**Work to complete**
Search the records below for the word "pose". Pull out each line that has it.

**The input**
....................
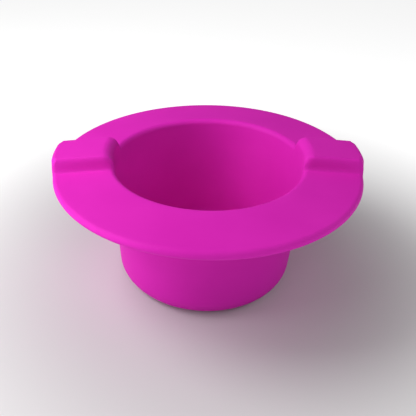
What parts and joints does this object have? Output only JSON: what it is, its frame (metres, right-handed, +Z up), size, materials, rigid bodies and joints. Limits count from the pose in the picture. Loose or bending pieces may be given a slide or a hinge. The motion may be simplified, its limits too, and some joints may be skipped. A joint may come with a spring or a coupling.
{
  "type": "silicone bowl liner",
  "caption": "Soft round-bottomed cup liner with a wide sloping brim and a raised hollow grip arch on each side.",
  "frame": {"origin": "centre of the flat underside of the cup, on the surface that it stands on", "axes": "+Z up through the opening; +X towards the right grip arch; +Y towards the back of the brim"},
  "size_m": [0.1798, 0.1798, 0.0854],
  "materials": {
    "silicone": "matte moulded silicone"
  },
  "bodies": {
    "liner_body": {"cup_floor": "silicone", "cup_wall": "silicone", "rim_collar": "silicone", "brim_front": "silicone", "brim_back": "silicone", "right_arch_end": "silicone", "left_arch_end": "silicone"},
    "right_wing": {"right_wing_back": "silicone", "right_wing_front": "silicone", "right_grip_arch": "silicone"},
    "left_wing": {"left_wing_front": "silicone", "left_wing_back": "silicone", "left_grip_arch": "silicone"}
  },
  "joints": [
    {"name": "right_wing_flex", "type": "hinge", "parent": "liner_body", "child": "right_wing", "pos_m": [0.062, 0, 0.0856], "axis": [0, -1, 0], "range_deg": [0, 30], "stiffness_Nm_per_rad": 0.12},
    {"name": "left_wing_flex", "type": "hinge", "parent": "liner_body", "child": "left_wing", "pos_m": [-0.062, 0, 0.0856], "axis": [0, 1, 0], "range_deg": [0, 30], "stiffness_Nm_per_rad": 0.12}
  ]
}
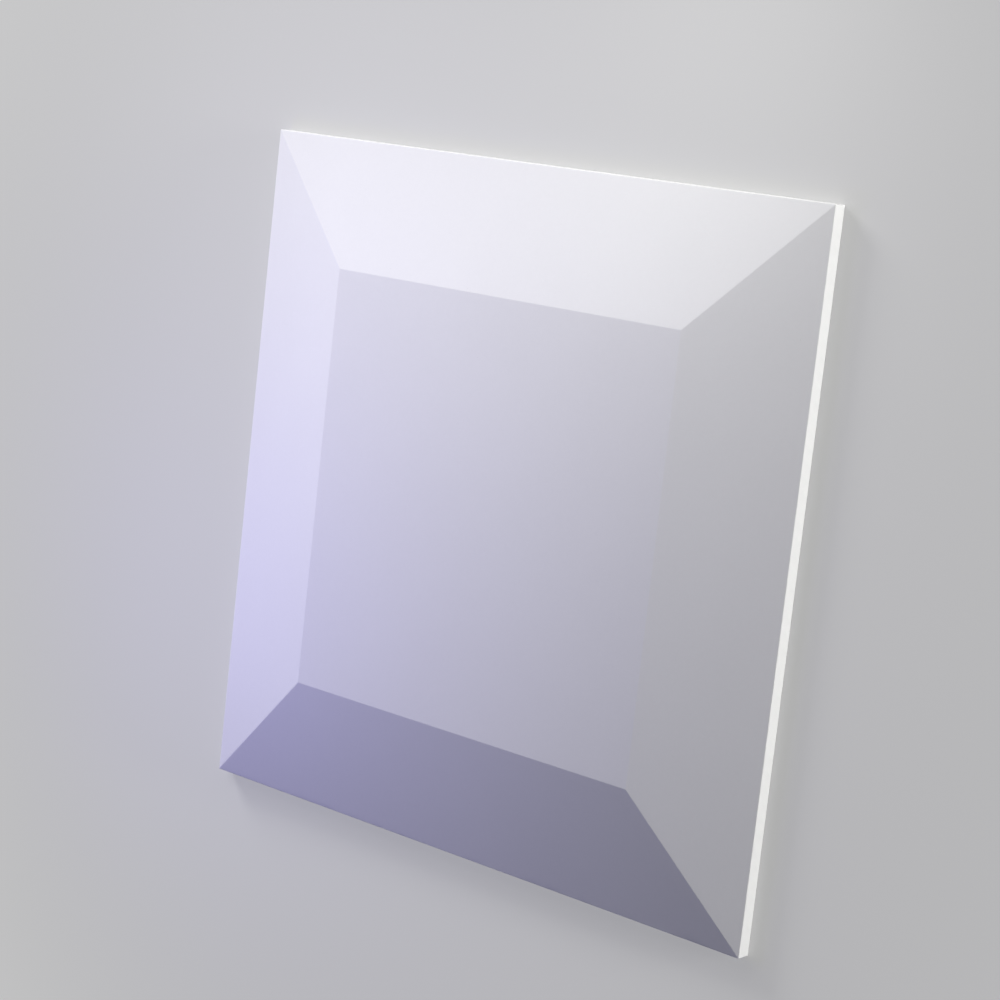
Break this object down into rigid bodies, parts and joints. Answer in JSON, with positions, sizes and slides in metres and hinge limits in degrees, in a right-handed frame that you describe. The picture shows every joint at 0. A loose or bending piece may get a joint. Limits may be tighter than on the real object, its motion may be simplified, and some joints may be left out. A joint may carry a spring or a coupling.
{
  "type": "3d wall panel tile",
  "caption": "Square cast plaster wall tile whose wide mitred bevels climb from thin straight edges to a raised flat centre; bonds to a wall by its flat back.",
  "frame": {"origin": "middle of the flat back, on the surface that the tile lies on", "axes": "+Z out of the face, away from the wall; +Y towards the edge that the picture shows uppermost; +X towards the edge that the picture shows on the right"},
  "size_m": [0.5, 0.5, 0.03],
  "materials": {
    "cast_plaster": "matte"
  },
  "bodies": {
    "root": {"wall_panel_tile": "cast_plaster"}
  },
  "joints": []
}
....................
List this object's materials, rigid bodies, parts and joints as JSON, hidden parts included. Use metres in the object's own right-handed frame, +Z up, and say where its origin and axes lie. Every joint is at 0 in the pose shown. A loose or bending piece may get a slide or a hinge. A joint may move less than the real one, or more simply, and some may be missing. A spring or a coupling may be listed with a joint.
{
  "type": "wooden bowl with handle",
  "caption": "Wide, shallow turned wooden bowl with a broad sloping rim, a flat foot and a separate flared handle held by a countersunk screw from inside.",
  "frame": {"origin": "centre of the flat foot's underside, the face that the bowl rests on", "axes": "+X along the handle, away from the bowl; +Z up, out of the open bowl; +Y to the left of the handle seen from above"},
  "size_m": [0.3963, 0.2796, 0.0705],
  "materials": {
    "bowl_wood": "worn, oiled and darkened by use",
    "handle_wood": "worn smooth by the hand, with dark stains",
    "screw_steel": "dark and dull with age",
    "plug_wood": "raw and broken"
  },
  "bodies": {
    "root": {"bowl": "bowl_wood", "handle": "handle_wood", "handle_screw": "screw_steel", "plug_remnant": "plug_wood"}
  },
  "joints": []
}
....................
**Reply to the task**
What parts and joints does this object have? Output only JSON: what it is, its frame (metres, right-handed, +Z up), size, materials, rigid bodies and joints. Limits count from the pose in the picture. Loose or bending pieces may be given a slide or a hinge. The motion may be simplified, its limits too, and some joints may be skipped. A joint may come with a spring or a coupling.
List this object's materials, rigid bodies, parts and joints as JSON, hidden parts included. Use metres in the object's own right-handed frame, +Z up, and say where its origin and axes lie. Every joint is at 0 in the pose shown. A loose or bending piece may get a slide or a hinge. A joint may move less than the real one, or more simply, and some may be missing. A spring or a coupling may be listed with a joint.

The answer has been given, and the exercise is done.